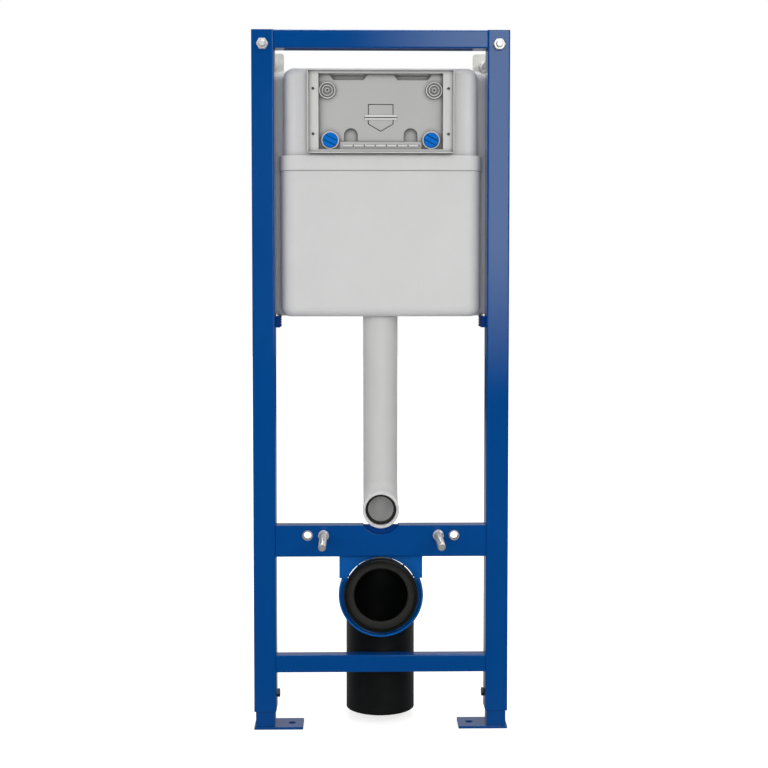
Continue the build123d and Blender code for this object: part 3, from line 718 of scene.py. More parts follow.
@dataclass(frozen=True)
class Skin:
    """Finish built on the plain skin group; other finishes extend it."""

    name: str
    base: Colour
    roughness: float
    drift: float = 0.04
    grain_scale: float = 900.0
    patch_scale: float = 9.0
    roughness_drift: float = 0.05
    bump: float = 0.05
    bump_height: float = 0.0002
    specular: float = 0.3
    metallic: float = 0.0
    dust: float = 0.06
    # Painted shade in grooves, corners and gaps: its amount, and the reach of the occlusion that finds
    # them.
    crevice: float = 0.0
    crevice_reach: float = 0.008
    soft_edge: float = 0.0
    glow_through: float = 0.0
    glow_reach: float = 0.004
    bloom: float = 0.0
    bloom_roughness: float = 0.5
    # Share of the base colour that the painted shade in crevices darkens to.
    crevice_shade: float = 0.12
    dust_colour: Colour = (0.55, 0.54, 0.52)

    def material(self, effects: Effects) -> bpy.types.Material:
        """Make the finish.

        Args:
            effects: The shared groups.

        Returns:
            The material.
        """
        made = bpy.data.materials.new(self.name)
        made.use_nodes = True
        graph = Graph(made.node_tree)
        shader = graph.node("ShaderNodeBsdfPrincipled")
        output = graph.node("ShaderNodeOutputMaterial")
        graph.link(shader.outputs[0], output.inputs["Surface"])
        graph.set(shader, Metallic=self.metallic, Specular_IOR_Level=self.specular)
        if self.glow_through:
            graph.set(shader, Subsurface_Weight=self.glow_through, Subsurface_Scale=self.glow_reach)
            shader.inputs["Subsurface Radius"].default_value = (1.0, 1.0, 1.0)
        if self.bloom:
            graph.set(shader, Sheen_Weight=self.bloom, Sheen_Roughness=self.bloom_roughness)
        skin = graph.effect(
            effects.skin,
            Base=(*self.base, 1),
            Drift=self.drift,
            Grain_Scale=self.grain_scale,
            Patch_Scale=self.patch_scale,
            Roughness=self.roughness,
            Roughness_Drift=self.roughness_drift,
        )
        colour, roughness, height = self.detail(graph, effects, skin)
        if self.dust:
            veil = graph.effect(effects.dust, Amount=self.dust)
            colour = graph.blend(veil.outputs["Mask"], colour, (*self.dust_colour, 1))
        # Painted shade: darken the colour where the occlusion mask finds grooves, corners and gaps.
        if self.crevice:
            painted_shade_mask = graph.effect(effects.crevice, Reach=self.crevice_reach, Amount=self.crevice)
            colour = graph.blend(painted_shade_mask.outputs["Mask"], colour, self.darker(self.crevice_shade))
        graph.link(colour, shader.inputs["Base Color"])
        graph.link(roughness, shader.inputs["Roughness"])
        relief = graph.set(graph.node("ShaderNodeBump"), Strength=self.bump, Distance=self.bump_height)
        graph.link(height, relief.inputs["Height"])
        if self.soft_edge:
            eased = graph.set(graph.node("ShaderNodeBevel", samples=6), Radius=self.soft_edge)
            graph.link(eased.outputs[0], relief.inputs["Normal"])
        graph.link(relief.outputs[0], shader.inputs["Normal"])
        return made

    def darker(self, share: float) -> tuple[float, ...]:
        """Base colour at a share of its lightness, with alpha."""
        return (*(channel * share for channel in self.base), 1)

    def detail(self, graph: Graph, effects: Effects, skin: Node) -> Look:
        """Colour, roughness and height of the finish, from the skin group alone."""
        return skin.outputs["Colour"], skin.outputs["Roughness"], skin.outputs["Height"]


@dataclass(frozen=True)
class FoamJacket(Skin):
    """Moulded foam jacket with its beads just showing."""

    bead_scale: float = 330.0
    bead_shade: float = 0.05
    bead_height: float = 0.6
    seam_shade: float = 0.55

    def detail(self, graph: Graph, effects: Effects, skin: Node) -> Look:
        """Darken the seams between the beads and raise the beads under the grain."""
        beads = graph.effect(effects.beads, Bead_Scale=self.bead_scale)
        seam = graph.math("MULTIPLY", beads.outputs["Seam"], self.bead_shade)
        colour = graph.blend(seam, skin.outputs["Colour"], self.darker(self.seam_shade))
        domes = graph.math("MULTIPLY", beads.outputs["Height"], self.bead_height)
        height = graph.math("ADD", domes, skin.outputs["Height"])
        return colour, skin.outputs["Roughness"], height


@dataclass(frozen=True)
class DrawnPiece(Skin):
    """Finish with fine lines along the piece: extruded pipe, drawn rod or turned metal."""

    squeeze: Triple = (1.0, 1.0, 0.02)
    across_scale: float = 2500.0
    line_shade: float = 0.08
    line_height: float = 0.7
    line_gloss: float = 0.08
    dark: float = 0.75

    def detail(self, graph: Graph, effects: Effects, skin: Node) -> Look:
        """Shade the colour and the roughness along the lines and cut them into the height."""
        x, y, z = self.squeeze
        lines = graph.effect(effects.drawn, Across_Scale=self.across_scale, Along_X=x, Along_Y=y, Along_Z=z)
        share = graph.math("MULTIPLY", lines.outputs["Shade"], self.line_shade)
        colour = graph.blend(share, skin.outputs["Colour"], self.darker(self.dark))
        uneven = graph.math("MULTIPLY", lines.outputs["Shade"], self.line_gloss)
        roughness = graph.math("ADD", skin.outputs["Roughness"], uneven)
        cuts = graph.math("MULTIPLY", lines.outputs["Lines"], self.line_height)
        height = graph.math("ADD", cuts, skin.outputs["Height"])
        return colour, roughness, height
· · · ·
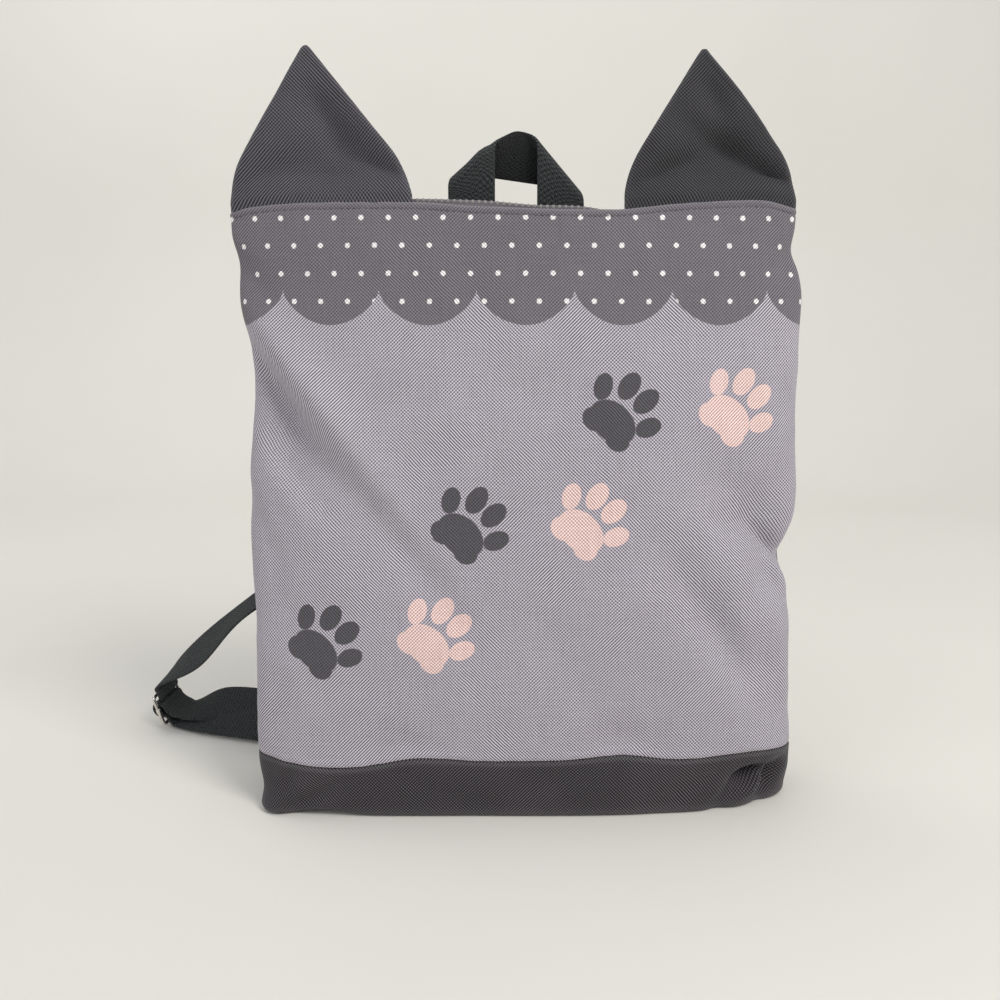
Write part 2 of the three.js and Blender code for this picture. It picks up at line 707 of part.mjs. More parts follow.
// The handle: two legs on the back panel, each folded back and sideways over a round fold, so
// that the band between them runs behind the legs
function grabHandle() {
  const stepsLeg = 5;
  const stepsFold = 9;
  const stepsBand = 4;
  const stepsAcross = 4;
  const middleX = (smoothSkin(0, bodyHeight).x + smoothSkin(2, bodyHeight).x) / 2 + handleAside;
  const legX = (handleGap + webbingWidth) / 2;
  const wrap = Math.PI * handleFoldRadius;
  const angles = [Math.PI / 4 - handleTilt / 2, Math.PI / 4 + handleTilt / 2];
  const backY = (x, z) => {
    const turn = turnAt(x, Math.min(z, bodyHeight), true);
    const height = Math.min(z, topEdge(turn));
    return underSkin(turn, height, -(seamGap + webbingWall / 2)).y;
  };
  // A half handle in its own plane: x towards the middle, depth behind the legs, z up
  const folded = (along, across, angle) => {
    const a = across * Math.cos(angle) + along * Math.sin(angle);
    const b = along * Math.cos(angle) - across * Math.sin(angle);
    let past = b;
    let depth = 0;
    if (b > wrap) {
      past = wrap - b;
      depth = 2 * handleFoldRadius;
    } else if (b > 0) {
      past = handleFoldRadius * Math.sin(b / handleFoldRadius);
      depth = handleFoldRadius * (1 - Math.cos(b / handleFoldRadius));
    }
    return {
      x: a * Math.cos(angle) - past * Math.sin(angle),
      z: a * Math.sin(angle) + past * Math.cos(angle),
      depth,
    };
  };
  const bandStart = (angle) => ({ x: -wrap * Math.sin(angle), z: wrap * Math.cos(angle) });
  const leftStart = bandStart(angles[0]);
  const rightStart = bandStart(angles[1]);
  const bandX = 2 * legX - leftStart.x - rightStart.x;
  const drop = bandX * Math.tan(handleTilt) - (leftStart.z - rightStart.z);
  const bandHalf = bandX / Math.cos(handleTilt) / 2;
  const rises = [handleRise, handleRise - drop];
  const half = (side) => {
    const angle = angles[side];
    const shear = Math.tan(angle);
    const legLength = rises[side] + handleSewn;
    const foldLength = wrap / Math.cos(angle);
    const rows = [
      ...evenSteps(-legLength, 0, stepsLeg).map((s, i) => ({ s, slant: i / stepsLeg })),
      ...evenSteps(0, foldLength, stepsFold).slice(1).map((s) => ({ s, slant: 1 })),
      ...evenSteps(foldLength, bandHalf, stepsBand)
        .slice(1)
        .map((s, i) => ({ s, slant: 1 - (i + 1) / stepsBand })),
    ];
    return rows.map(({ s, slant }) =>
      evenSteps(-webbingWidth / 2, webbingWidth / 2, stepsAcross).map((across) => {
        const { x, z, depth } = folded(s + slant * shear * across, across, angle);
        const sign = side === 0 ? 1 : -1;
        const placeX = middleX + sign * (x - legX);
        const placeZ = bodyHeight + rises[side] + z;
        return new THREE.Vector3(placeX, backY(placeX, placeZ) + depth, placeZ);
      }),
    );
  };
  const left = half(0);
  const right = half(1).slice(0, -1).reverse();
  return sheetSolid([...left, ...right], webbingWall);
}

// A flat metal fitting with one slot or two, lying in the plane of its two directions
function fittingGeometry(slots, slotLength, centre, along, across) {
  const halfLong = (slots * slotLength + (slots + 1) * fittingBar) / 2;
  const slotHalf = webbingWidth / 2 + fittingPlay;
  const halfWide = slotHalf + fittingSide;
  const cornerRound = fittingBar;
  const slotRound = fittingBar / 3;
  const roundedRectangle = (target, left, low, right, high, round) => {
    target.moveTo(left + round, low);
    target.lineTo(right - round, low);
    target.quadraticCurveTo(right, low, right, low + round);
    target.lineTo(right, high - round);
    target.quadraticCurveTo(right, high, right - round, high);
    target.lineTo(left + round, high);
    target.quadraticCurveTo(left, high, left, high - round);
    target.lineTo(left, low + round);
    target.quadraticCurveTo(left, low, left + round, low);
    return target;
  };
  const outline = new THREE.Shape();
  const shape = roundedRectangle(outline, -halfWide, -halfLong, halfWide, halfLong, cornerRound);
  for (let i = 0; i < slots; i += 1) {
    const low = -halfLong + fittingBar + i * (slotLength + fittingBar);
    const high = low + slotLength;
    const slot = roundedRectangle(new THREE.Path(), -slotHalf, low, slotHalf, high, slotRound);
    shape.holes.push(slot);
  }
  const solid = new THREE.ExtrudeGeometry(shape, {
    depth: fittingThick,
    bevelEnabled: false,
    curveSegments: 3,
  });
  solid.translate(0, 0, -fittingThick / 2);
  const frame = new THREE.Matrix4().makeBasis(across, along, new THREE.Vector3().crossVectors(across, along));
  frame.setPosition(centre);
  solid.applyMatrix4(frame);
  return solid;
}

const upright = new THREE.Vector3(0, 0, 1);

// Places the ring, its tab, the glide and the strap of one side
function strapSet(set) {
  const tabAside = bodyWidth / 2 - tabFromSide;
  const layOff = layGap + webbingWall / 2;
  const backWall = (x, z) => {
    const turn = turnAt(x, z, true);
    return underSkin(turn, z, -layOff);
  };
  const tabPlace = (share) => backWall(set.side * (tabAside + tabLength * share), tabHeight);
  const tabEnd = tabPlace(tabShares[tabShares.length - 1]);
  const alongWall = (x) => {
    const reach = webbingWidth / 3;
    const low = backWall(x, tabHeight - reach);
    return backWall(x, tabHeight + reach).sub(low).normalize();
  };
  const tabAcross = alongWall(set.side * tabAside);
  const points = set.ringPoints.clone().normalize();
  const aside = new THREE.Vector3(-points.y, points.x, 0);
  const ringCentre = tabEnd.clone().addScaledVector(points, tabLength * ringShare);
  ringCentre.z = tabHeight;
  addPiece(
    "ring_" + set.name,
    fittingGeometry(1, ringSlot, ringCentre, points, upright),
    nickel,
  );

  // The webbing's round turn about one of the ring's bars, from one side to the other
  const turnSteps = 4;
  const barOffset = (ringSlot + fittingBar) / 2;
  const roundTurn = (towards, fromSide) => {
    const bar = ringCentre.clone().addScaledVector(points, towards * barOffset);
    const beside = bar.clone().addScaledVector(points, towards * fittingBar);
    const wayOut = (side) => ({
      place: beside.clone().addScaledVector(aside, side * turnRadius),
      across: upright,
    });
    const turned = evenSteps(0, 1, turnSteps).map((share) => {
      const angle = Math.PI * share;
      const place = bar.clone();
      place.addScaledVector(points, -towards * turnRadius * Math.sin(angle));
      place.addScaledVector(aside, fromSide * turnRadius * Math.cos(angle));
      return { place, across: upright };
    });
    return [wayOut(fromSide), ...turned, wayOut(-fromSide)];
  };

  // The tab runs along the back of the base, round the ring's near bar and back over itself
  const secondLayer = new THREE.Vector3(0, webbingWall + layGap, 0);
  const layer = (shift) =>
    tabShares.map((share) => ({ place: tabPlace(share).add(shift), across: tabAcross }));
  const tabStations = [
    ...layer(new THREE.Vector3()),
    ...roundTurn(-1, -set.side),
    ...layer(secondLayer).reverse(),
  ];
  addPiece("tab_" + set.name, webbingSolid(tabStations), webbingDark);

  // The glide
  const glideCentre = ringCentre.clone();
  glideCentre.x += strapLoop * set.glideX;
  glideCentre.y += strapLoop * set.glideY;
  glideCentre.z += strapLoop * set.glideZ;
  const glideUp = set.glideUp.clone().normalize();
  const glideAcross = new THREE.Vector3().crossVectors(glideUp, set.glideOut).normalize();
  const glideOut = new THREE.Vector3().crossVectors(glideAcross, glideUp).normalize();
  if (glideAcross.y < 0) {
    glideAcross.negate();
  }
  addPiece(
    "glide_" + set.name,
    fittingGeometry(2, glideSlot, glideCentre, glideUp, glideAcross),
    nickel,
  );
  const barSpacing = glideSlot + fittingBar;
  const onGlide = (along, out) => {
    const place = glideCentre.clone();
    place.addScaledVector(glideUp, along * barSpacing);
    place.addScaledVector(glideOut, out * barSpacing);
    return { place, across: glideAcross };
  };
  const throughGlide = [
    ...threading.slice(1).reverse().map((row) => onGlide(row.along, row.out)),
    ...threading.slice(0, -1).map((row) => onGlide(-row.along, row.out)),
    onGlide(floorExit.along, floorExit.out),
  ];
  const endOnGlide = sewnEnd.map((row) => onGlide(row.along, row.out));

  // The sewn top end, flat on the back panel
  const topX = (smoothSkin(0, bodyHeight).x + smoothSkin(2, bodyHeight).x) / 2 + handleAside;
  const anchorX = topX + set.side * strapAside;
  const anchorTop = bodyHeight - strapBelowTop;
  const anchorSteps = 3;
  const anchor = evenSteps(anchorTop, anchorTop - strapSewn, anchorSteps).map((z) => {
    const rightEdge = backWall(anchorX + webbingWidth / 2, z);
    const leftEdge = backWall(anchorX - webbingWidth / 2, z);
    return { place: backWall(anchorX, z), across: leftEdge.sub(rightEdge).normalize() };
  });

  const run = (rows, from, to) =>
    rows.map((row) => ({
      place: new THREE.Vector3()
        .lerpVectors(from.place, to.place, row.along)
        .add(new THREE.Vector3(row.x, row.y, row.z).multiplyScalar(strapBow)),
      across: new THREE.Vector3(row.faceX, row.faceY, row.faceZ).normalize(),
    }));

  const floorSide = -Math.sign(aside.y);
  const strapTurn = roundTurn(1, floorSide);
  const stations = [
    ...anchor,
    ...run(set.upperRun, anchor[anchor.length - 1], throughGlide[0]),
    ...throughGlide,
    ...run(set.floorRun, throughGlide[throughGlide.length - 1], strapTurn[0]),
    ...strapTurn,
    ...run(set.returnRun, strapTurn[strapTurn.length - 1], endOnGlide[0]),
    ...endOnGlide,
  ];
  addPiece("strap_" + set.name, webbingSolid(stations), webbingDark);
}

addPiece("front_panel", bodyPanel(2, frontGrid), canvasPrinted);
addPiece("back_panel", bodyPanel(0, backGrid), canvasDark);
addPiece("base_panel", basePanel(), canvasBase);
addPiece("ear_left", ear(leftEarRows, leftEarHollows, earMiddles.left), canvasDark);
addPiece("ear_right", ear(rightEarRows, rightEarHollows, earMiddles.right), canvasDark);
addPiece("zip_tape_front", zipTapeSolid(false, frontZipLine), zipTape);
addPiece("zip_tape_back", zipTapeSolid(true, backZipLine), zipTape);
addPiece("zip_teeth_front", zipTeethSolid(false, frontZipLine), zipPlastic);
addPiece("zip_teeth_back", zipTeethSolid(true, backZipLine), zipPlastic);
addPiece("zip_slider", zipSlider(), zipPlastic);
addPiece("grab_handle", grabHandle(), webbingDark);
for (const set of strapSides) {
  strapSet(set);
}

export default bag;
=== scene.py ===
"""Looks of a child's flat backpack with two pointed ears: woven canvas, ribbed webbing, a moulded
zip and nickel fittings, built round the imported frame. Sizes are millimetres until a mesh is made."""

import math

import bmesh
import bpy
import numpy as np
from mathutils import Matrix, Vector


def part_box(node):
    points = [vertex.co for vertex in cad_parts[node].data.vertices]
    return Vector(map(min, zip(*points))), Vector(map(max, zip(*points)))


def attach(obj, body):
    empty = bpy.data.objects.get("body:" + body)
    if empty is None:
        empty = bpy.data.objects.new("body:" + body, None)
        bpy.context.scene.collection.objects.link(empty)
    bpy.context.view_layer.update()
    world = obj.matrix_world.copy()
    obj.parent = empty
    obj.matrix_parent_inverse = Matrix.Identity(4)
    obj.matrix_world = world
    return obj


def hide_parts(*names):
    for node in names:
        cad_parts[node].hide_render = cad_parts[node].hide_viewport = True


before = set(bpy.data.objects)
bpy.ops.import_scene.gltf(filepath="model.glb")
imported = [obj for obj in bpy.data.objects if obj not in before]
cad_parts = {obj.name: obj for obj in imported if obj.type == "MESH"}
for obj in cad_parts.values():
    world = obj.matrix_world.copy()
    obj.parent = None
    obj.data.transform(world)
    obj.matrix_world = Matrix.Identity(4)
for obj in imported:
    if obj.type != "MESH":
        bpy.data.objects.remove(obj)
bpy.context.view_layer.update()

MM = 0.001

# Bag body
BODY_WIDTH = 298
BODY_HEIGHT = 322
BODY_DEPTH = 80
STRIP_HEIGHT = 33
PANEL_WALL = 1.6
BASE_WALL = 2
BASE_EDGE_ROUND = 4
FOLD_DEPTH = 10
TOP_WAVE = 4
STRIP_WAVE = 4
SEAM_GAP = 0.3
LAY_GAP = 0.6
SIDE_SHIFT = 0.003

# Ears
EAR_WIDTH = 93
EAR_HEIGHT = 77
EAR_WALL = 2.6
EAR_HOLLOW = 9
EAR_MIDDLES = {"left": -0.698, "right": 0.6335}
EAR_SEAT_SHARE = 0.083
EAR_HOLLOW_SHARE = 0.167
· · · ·
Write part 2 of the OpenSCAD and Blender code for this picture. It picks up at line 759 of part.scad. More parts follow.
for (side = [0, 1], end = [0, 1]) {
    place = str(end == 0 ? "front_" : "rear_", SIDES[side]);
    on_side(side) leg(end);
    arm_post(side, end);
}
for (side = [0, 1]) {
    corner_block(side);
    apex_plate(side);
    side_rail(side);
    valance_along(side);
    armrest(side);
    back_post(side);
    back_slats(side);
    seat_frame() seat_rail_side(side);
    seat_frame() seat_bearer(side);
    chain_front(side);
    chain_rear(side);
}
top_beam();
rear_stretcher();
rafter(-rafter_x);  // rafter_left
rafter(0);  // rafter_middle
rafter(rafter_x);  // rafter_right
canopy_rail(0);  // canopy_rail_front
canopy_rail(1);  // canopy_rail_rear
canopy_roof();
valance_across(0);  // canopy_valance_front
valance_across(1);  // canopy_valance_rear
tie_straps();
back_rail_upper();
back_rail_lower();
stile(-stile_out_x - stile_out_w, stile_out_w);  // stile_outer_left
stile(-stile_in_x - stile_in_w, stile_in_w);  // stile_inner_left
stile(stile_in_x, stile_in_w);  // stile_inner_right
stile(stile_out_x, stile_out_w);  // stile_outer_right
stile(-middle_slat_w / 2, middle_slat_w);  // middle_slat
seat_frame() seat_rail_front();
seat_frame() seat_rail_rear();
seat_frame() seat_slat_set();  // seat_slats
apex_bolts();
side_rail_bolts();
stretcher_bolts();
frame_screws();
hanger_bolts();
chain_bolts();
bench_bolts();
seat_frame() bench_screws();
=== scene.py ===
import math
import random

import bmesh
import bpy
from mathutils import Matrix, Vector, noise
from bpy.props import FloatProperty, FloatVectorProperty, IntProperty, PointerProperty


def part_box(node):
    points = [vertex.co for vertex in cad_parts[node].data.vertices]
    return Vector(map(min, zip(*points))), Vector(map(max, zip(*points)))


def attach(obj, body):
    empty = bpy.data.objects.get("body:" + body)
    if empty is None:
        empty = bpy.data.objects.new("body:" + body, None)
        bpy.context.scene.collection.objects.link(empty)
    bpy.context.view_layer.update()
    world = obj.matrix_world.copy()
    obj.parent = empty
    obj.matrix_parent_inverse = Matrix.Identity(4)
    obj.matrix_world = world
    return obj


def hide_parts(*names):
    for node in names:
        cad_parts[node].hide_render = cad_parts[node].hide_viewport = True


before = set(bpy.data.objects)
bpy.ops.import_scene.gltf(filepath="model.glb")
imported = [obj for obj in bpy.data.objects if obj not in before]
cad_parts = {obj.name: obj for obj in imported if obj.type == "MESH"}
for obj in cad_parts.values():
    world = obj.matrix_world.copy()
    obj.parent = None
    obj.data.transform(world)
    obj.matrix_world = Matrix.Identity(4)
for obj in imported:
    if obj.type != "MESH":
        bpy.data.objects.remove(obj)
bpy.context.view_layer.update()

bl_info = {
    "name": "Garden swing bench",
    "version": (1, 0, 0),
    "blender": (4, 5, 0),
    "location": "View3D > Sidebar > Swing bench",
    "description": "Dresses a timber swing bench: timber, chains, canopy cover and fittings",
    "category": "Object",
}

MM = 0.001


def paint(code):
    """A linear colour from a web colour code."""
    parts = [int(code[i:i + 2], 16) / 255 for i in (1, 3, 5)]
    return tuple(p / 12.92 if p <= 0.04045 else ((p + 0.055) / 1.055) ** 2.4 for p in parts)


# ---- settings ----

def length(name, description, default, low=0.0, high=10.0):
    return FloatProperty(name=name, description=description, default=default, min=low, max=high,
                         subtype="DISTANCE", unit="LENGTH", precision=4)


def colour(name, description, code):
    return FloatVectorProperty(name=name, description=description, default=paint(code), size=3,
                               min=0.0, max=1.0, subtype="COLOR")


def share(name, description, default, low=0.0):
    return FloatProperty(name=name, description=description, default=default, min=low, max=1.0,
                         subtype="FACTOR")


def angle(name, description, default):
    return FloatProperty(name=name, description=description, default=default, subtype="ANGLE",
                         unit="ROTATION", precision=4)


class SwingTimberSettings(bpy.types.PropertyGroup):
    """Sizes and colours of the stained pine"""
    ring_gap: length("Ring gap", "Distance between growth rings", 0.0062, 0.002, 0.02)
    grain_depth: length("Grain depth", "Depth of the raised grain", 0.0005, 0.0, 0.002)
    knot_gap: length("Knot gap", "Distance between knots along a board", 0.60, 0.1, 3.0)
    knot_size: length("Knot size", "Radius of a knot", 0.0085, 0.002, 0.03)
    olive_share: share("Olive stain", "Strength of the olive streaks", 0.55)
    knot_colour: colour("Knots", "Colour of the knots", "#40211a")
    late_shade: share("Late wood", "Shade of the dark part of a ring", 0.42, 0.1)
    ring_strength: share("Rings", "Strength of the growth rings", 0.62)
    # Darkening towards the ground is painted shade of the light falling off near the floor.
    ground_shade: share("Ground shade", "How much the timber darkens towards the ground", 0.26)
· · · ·
Transcribe each line of the data above, unaltered, from the one where "Continue the build123d" appears to the one where "effects: The shared groups." appears, inclusive of both.

Solution to this problem:
Continue the build123d and Blender code for this object: part 3, from line 718 of scene.py. More parts follow.
@dataclass(frozen=True)
class Skin:
    """Finish built on the plain skin group; other finishes extend it."""

    name: str
    base: Colour
    roughness: float
    drift: float = 0.04
    grain_scale: float = 900.0
    patch_scale: float = 9.0
    roughness_drift: float = 0.05
    bump: float = 0.05
    bump_height: float = 0.0002
    specular: float = 0.3
    metallic: float = 0.0
    dust: float = 0.06
    # Painted shade in grooves, corners and gaps: its amount, and the reach of the occlusion that finds
    # them.
    crevice: float = 0.0
    crevice_reach: float = 0.008
    soft_edge: float = 0.0
    glow_through: float = 0.0
    glow_reach: float = 0.004
    bloom: float = 0.0
    bloom_roughness: float = 0.5
    # Share of the base colour that the painted shade in crevices darkens to.
    crevice_shade: float = 0.12
    dust_colour: Colour = (0.55, 0.54, 0.52)

    def material(self, effects: Effects) -> bpy.types.Material:
        """Make the finish.

        Args:
            effects: The shared groups.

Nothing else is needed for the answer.